LA FRONTIÈRE TONKINO-CHINOISE

Tirailleurs indigènes
désarmant les « réformistes » chinois
Il se passe depuis quelque temps, en
Indo-Chine, des événements d' une certaine gravité.
Au dedans, ce sont des essais de révolte ou tout au moins des
convulsions qui témoignent d' une fermentation générale.
Sur les frontières, ce sont des incursions de bandes armées
dont les méfaits rappellent ceux des Pavillons-Noirs, de sinistre
mémoire.
Ces bandes armées, composées de «
réformistes », c' est-à-dire de révolutionnaires,
ou, plus exactement, de bandits chinois, témoignent, par leur
audace, de l' hostilité toujours latente qui règne, dans
l' Empire du Milieu, contre les conquérants du Tonkin.
Nous avons à protéger, au Tonkin, toute une frontière
derrière , laquelle s' agitent des bandes turbulentes et pillardes,
rebelles même aux autorités chinoises, et masquant, sous
divers prétextes de religion ou de nationalisme, une véritable
existence de malandrins. Le Quang-Si, le Quang-Tung, le Yunnan en regorgent.
On les nomme tantôt « boxers », tantôt «
réformistes », tantôt pirates, tout simplement. Mais,
sous ces dénominations diverses, on désigne des hordes
qui opèrent partout de la même manière et sont toujours
en marge des lois.
Jusqu' à ces derniers temps, nous arrivions à les contenir,
grâce à un système de colonnes fréquentes
qui purgeaient de leur présence le territoire tonkinois et à
la constitution d' une ligne de postes fortifiés qui gardaient
la frontière. Il est vrai qu' alors il y avait dans notre colonie
des effectifs suffisants. Ces effectifs ayant été supprimés
sous prétexte de diminuer les dépenses, il a fallu supprimer
un certain nombre de postes et confier la garde des autres à
la milice indigène, laquelle ne présente pas, à
beaucoup près, la même force de résistance que les
troupes actives, et ne peut, en tout état de cause, inspirer
qu' une confiance assez limitée.
On disait alors le Tonkin pacifié, et il l' était en effet;
par cette raison que les pirates ne pouvaient plus y apporter le désordre.

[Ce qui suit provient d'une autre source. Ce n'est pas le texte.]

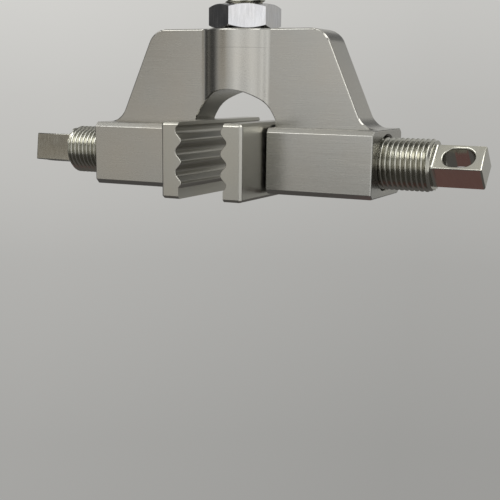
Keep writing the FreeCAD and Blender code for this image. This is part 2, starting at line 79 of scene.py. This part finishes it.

Mais, aussitôt qu' ils ont trouvé la porte entr'ouverte,
ils s' y sont précipités à nouveau, et les voilà
qui recommencent leurs opérations.
Récemment, un détachement français, comprenant
150 fusils, avait été envoyé dans la région
située à l' Est de Lao-Kay, à l' effet de procéder
au désarmement de groupes révolutionnaires passés
sur notre territoire.
Le désarmement d' un premier groupe de 78 fusils put être
effectué pacifiquement, mais notre détachement fut attaqué
par un groupe de réformistes comprenant environ 600 hommes qui
ouvrit le feu au petit jour.
Nous avons perdu 2 lieutenants et 2 sergents. Des renforts furent envoyés
immédiatement. Les révolutionnaires purent être
en partie désarmés, en partie rejetés hors des
frontières. Plus de 50 d' entre eux furent tués.
Mais il ressort de ce fait, que les bandits chinois sont toujours prêts
à nous envahir, et qu' une surveillance constante est nécessaire
si l' on veut mettre nos frontières à l' abri de leurs
sanglantes incursions.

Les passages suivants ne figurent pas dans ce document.